So the intro to the “Segunda Parte” of Don Quixote can only be described as surreal. Miguel resorts to a device which today would be unthinkable: he has his main characters confront a supposed “scholar” who relates to DQ and Sancho all the mistakes in the “Primera Parte” (like Sancho riding off on a mule in one chapter and reappearing on a horse in the next, not to mention him being left in the company of 100 “escudos” (gold coins) in one chapter and then no further mention being made of them — come on! The guy was broke!) and then gives them the opportunity to explain them away (which they do, with the credulity of Admiral Poindexter at the Iran Contra Hearings “Uh, I don’t recall…”) — but then comes the really amazing part: Sancho asks the scholar if there is going to be a sequel to the Primera Parte, and is told that “Well, some are saying that DQ should stop here, quit while he’s ahead, in other words, while others are clamoring for more of the same.”

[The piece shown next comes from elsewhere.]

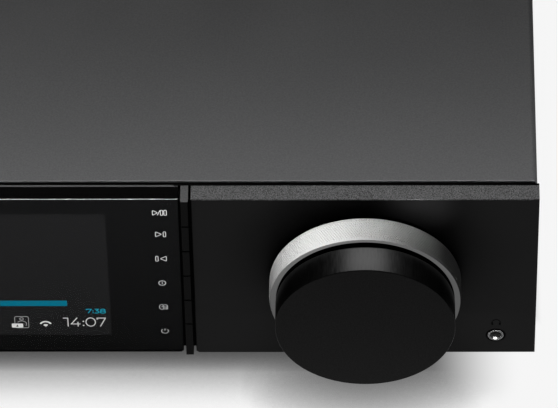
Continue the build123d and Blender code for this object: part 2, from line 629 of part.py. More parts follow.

Wow. So that’s where Hollywood came from.
But, to contradict my wife, Sweet Lorraine, let’s ask the question: What about me? Given that “The Handbook” is already flying off the shelves (Barnes and Nobles has been unable to keep it in stock in Bethesda, Arlington and Georgetown, at least), should I be thinking, already, about “Son of The Social Entrepreneur’s Handbook”?
This, of course, carries some risk. Son of “The Blob” — well, who would have believed that a ball of jello could reproduce. Maybe asexually. Rocky II through XXXXIV, we know about that one.
Truth is, I long to return to fiction. Oh, please, as Papa said, let me “invent rather than describe.”